While there is certainly a role for such design, especially along the main throughways of a city, there is also charm in the ideas expressed by Mumford in regard to the ideal city. Many modern cities in North America, and now modernizing cities in Asia and the Middle East, built in or expanding in the age of the automobile, either hellscapes of urban sprawl and traffic or else so spread out so as to seem desolate or at least not really urban. There’s also an increasing body of evidence that demonstrates a correlation between proper urban planning and positive mental health. While you never know where you’ll find interesting urban spaces, it does seem as though Europe leads the way in creating cities that help people remain active and form communities.
In my own view, while I think the idealization of the medieval or ancient city has its benefits, modern cities can also incorporate more green spaces, plazas, and bike lanes: more active and green spaces, and also more open spaces, but the open spaces (like plazas) should be well integrated into the framework of the city, rather than being like the giant freeways or traffic circles that disrupt the city as an integrated urban space. While Mumford wanted cities to grow spontaneously without planning, I believe planning is necessary in modern conditions, if only to mitigate the worst aspects of sprawl and suburbanization. Washington, DC is an example of a new, planned city that is walkable. I’m very interested in seeing how The Line turns out; it is a linear city under development in Saudi Arabia that is supposed to be fully walkable and have no cars.
In the present day, it is unlikely that there are going to be radical changes—and I would prefer for urban spaces to evolve organically—but some things that can be done include: better public transportation (especially trains), revitalizing city centers, more mixed-use spaces, and pedestrianizing cities; more American cities should look like New York or Boston instead of Los Angeles or Dallas. Smaller cities or cities that are in the process of change and development should take care not to sprawl too much. They need not remain hamlets! Some of the more pleasant cities I’ve been to recently: Lisbon, Tel Aviv, Jaipur, are major cities and important administrative and commercial centers, but have avoided the pitfalls of the true megacities; maybe they have implemented the right policies, but maybe they also just avoided becoming too big, whilst remaining relatively cozy.

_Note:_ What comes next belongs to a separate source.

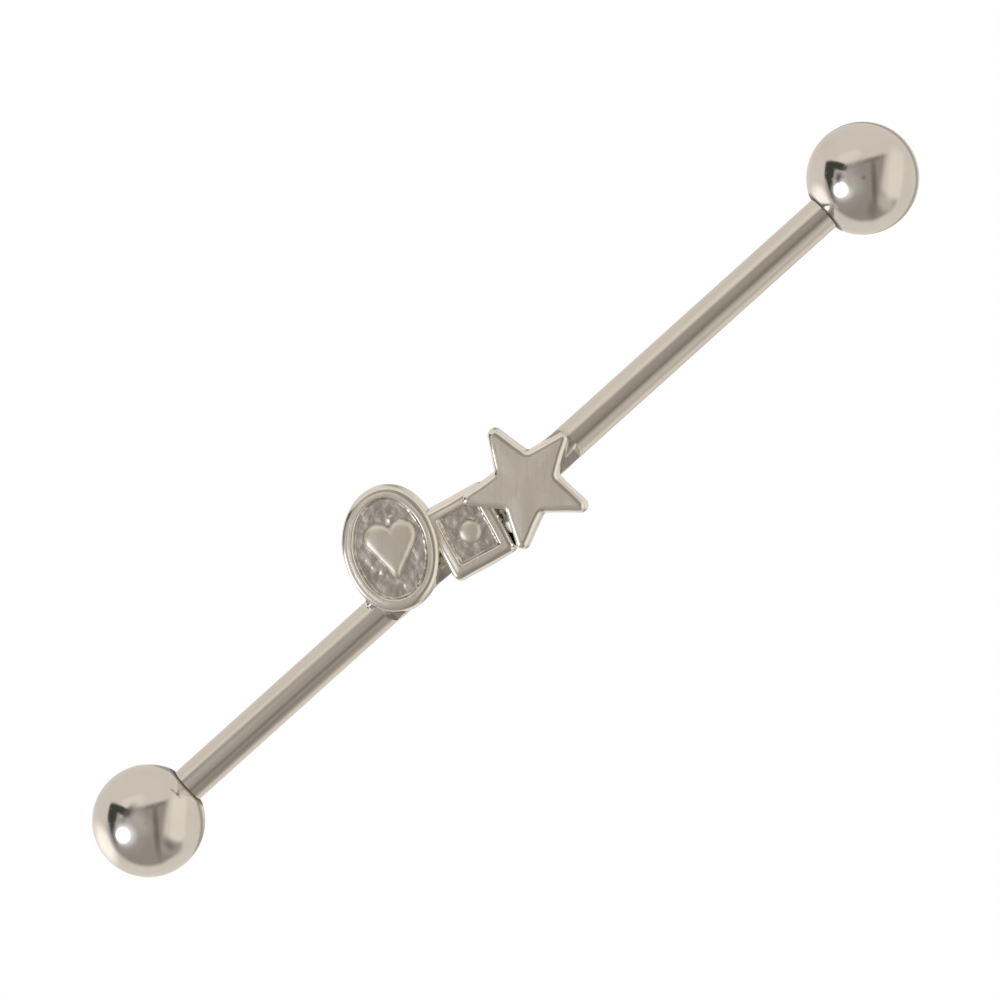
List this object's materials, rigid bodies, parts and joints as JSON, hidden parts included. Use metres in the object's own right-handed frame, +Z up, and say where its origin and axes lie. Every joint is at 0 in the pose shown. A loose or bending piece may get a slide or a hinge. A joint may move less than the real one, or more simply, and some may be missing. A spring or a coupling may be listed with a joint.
{
  "type": "industrial barbell",
  "caption": "Straight steel piercing bar with a screw-on ball at each end and a soldered charm of an oval with a raised heart, a square and a star.",
  "frame": {"origin": "middle of the bounding box, on the surface that the jewel lies on", "axes": "+X along the bar towards the ball beside the oval plate, +Z up from the surface, the charm's face looking up and towards -Y"},
  "size_m": [0.0476, 0.007, 0.0058],
  "materials": {
    "bar_steel": "polished",
    "ball_steel": "polished"
  },
  "bodies": {
    "bar": {"bar_with_charm": "bar_steel"},
    "oval_ball": {"ball_oval_end": "ball_steel"},
    "star_ball": {"ball_star_end": "ball_steel"}
  },
  "joints": [
    {"name": "oval_ball_off", "type": "slide", "parent": "bar", "child": "oval_ball", "axis": [1, 0, 0], "range_m": [0, 0.008]},
    {"name": "star_ball_off", "type": "slide", "parent": "bar", "child": "star_ball", "axis": [-1, 0, 0], "range_m": [0, 0.008]}
  ]
}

This post began as a walkthrough of some major cities and my impressions of them, but as J.R.R. Tolkien one said of the Lord of the Rings, “the tale grew in the telling.” There is a theory that writers tend to either be architects or gardeners, those who “plan everything ahead of time, like an architect building a house” versus those who “dig a hole, drop in a seed and water it…as the plant comes up and they water it, they don’t know how many branches it's going to have, they find out as it grows.” Readers will know which of those two types of writer the author of this post is and will hopefully indulge him and the manner that this post has unfolded. Like a medieval town and its alleyways.